» **Directive**
Every line of the material below must be repeated exactly.
------------------------------------
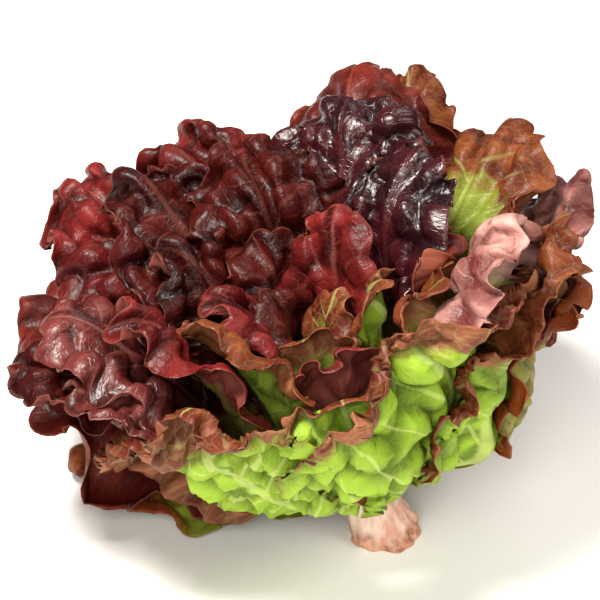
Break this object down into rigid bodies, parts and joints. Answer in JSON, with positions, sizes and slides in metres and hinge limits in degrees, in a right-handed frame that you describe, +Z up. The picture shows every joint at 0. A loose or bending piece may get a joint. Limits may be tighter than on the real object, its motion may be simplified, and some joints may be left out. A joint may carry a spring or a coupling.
{
  "type": "red leaf lettuce",
  "caption": "Loose head of red leaf lettuce with ruffled, blistered leaves round a cut stump, lying tilted on its cut face and lowest leaves.",
  "frame": {"origin": "centre of the stump's cut face, where the head stands", "axes": "+Z up from the surface that the head lies on, +X to the right and +Y to the back of the pictured view; the stem leans towards -X"},
  "size_m": [0.2624, 0.2519, 0.1692],
  "materials": {
    "stump": "moist cut stem, pinkish white, with torn orange-brown flakes at the cut",
    "burgundy_leaf": "fresh blistered leaf, glossy dark burgundy inside, duller red-brown outside, green towards its root",
    "bronze_leaf": "fresh blistered leaf, reddish brown with a green middle",
    "green_leaf": "fresh crumpled leaf, yellow-green with pale ribs and a reddish-brown margin"
  },
  "bodies": {
    "root": {"stump": "stump", "inner_leaf_01": "green_leaf", "inner_leaf_02": "burgundy_leaf", "inner_leaf_03": "bronze_leaf", "inner_leaf_04": "burgundy_leaf", "inner_leaf_05": "burgundy_leaf", "inner_leaf_06": "burgundy_leaf", "inner_leaf_07": "burgundy_leaf", "inner_leaf_08": "bronze_leaf", "middle_leaf_01": "bronze_leaf", "middle_leaf_02": "burgundy_leaf", "middle_leaf_03": "burgundy_leaf", "middle_leaf_04": "burgundy_leaf", "middle_leaf_05": "burgundy_leaf", "middle_leaf_06": "burgundy_leaf", "middle_leaf_07": "bronze_leaf", "middle_leaf_08": "burgundy_leaf", "middle_leaf_09": "burgundy_leaf", "middle_leaf_10": "burgundy_leaf", "middle_leaf_11": "bronze_leaf", "outer_leaf_01": "burgundy_leaf", "outer_leaf_02": "burgundy_leaf", "outer_leaf_03": "burgundy_leaf", "outer_leaf_04": "burgundy_leaf", "outer_leaf_05": "burgundy_leaf", "outer_leaf_06": "burgundy_leaf", "outer_leaf_07": "green_leaf", "outer_leaf_08": "green_leaf", "outer_leaf_09": "burgundy_leaf", "outer_leaf_10": "burgundy_leaf", "outer_leaf_11": "burgundy_leaf", "outer_leaf_12": "burgundy_leaf", "outer_leaf_13": "burgundy_leaf", "outer_leaf_14": "green_leaf", "outer_leaf_15": "burgundy_leaf", "outer_leaf_16": "burgundy_leaf", "outer_leaf_17": "burgundy_leaf", "outer_leaf_18": "bronze_leaf", "outer_leaf_19": "burgundy_leaf", "outer_leaf_20": "burgundy_leaf"}
  },
  "joints": []
}
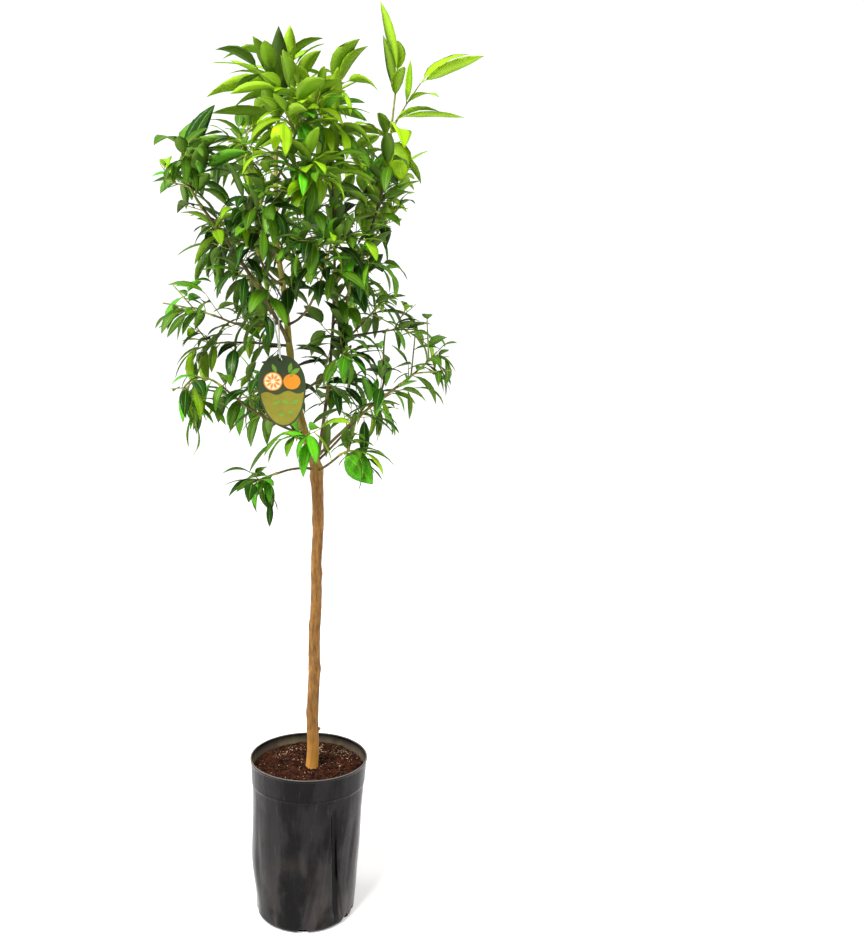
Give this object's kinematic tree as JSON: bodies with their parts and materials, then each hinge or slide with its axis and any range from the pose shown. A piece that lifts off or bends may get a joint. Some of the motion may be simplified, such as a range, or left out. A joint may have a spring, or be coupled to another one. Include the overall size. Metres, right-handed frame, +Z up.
{
  "type": "potted citrus tree",
  "caption": "Slender young citrus tree with an open leafy crown on a thin clear stem, a hang tag, and a round black nursery pot filled with soil.",
  "frame": {"origin": "centre of the pot's flat underside", "axes": "+Z up along the plant, the front of the plant towards -Y, +X to the right as seen from the front"},
  "size_m": [0.5433, 0.4917, 1.6824],
  "materials": {
    "pot": "satin",
    "soil": "matte",
    "bark": "matte",
    "foliage": "satin",
    "young_foliage": "satin",
    "label_tag": "gloss",
    "label_strap": "satin"
  },
  "bodies": {
    "root": {"pot": "pot", "soil": "soil", "trunk": "bark", "centre_bough": "bark", "upper_left_bough": "bark", "left_upper_bough": "bark", "left_mid_bough": "bark", "left_inner_bough": "bark", "left_low_bough": "bark", "low_left_bough": "bark", "right_low_bough": "bark", "right_foot_bough": "bark", "right_rise_bough": "bark", "right_mid_bough": "bark", "right_twig_bough": "bark", "right_upper_bough": "bark", "right_high_bough": "bark", "centre_front_bough": "bark", "left_front_bough": "bark", "low_front_bough": "bark", "high_front_bough": "bark", "crest_front_bough": "bark", "back_high_right_bough": "bark", "back_low_left_bough": "bark", "back_low_right_bough": "bark", "back_mid_left_bough": "bark", "back_mid_right_bough": "bark", "back_centre_bough": "bark", "back_high_left_bough": "bark", "inner_low_bough": "bark", "crest_foliage": "young_foliage", "crest_front_foliage": "young_foliage", "crest_right_foliage": "young_foliage", "back_high_right_foliage": "foliage", "top_right_foliage": "young_foliage", "right_high_foliage": "foliage", "right_inner_high_foliage": "foliage", "upper_left_foliage": "foliage", "left_upper_foliage": "foliage", "left_mid_foliage": "foliage", "left_inner_foliage": "foliage", "left_low_foliage": "foliage", "low_left_foliage": "foliage", "right_low_foliage": "foliage", "right_foot_foliage": "foliage", "right_rise_foliage": "foliage", "right_twig_foliage": "foliage", "centre_front_foliage": "foliage", "left_front_foliage": "foliage", "low_front_foliage": "foliage", "high_front_foliage": "foliage", "back_low_left_foliage": "foliage", "back_low_right_foliage": "foliage", "back_mid_left_foliage": "foliage", "back_mid_right_foliage": "foliage", "back_centre_foliage": "foliage", "back_high_left_foliage": "foliage", "inner_low_foliage": "foliage", "label_tag": "label_tag", "label_strap": "label_strap"}
  },
  "joints": []
}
------------------------------------
» **Written response**
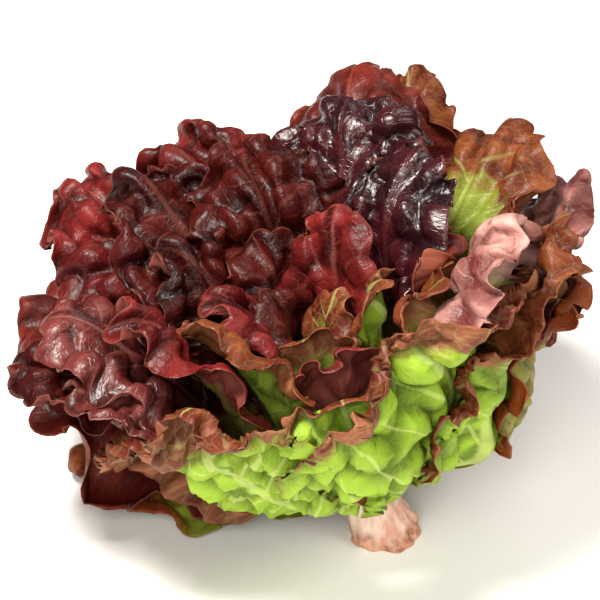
Break this object down into rigid bodies, parts and joints. Answer in JSON, with positions, sizes and slides in metres and hinge limits in degrees, in a right-handed frame that you describe, +Z up. The picture shows every joint at 0. A loose or bending piece may get a joint. Limits may be tighter than on the real object, its motion may be simplified, and some joints may be left out. A joint may carry a spring or a coupling.
{
  "type": "red leaf lettuce",
  "caption": "Loose head of red leaf lettuce with ruffled, blistered leaves round a cut stump, lying tilted on its cut face and lowest leaves.",
  "frame": {"origin": "centre of the stump's cut face, where the head stands", "axes": "+Z up from the surface that the head lies on, +X to the right and +Y to the back of the pictured view; the stem leans towards -X"},
  "size_m": [0.2624, 0.2519, 0.1692],
  "materials": {
    "stump": "moist cut stem, pinkish white, with torn orange-brown flakes at the cut",
    "burgundy_leaf": "fresh blistered leaf, glossy dark burgundy inside, duller red-brown outside, green towards its root",
    "bronze_leaf": "fresh blistered leaf, reddish brown with a green middle",
    "green_leaf": "fresh crumpled leaf, yellow-green with pale ribs and a reddish-brown margin"
  },
  "bodies": {
    "root": {"stump": "stump", "inner_leaf_01": "green_leaf", "inner_leaf_02": "burgundy_leaf", "inner_leaf_03": "bronze_leaf", "inner_leaf_04": "burgundy_leaf", "inner_leaf_05": "burgundy_leaf", "inner_leaf_06": "burgundy_leaf", "inner_leaf_07": "burgundy_leaf", "inner_leaf_08": "bronze_leaf", "middle_leaf_01": "bronze_leaf", "middle_leaf_02": "burgundy_leaf", "middle_leaf_03": "burgundy_leaf", "middle_leaf_04": "burgundy_leaf", "middle_leaf_05": "burgundy_leaf", "middle_leaf_06": "burgundy_leaf", "middle_leaf_07": "bronze_leaf", "middle_leaf_08": "burgundy_leaf", "middle_leaf_09": "burgundy_leaf", "middle_leaf_10": "burgundy_leaf", "middle_leaf_11": "bronze_leaf", "outer_leaf_01": "burgundy_leaf", "outer_leaf_02": "burgundy_leaf", "outer_leaf_03": "burgundy_leaf", "outer_leaf_04": "burgundy_leaf", "outer_leaf_05": "burgundy_leaf", "outer_leaf_06": "burgundy_leaf", "outer_leaf_07": "green_leaf", "outer_leaf_08": "green_leaf", "outer_leaf_09": "burgundy_leaf", "outer_leaf_10": "burgundy_leaf", "outer_leaf_11": "burgundy_leaf", "outer_leaf_12": "burgundy_leaf", "outer_leaf_13": "burgundy_leaf", "outer_leaf_14": "green_leaf", "outer_leaf_15": "burgundy_leaf", "outer_leaf_16": "burgundy_leaf", "outer_leaf_17": "burgundy_leaf", "outer_leaf_18": "bronze_leaf", "outer_leaf_19": "burgundy_leaf", "outer_leaf_20": "burgundy_leaf"}
  },
  "joints": []
}
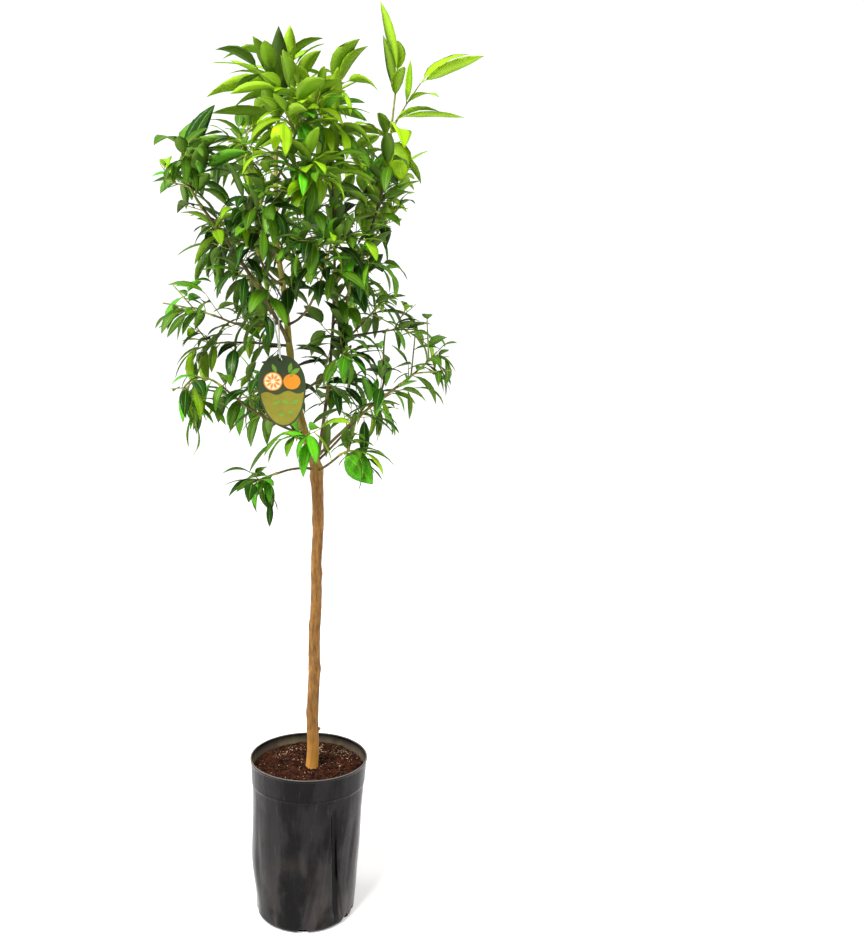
Give this object's kinematic tree as JSON: bodies with their parts and materials, then each hinge or slide with its axis and any range from the pose shown. A piece that lifts off or bends may get a joint. Some of the motion may be simplified, such as a range, or left out. A joint may have a spring, or be coupled to another one. Include the overall size. Metres, right-handed frame, +Z up.
{
  "type": "potted citrus tree",
  "caption": "Slender young citrus tree with an open leafy crown on a thin clear stem, a hang tag, and a round black nursery pot filled with soil.",
  "frame": {"origin": "centre of the pot's flat underside", "axes": "+Z up along the plant, the front of the plant towards -Y, +X to the right as seen from the front"},
  "size_m": [0.5433, 0.4917, 1.6824],
  "materials": {
    "pot": "satin",
    "soil": "matte",
    "bark": "matte",
    "foliage": "satin",
    "young_foliage": "satin",
    "label_tag": "gloss",
    "label_strap": "satin"
  },
  "bodies": {
    "root": {"pot": "pot", "soil": "soil", "trunk": "bark", "centre_bough": "bark", "upper_left_bough": "bark", "left_upper_bough": "bark", "left_mid_bough": "bark", "left_inner_bough": "bark", "left_low_bough": "bark", "low_left_bough": "bark", "right_low_bough": "bark", "right_foot_bough": "bark", "right_rise_bough": "bark", "right_mid_bough": "bark", "right_twig_bough": "bark", "right_upper_bough": "bark", "right_high_bough": "bark", "centre_front_bough": "bark", "left_front_bough": "bark", "low_front_bough": "bark", "high_front_bough": "bark", "crest_front_bough": "bark", "back_high_right_bough": "bark", "back_low_left_bough": "bark", "back_low_right_bough": "bark", "back_mid_left_bough": "bark", "back_mid_right_bough": "bark", "back_centre_bough": "bark", "back_high_left_bough": "bark", "inner_low_bough": "bark", "crest_foliage": "young_foliage", "crest_front_foliage": "young_foliage", "crest_right_foliage": "young_foliage", "back_high_right_foliage": "foliage", "top_right_foliage": "young_foliage", "right_high_foliage": "foliage", "right_inner_high_foliage": "foliage", "upper_left_foliage": "foliage", "left_upper_foliage": "foliage", "left_mid_foliage": "foliage", "left_inner_foliage": "foliage", "left_low_foliage": "foliage", "low_left_foliage": "foliage", "right_low_foliage": "foliage", "right_foot_foliage": "foliage", "right_rise_foliage": "foliage", "right_twig_foliage": "foliage", "centre_front_foliage": "foliage", "left_front_foliage": "foliage", "low_front_foliage": "foliage", "high_front_foliage": "foliage", "back_low_left_foliage": "foliage", "back_low_right_foliage": "foliage", "back_mid_left_foliage": "foliage", "back_mid_right_foliage": "foliage", "back_centre_foliage": "foliage", "back_high_left_foliage": "foliage", "inner_low_foliage": "foliage", "label_tag": "label_tag", "label_strap": "label_strap"}
  },
  "joints": []
}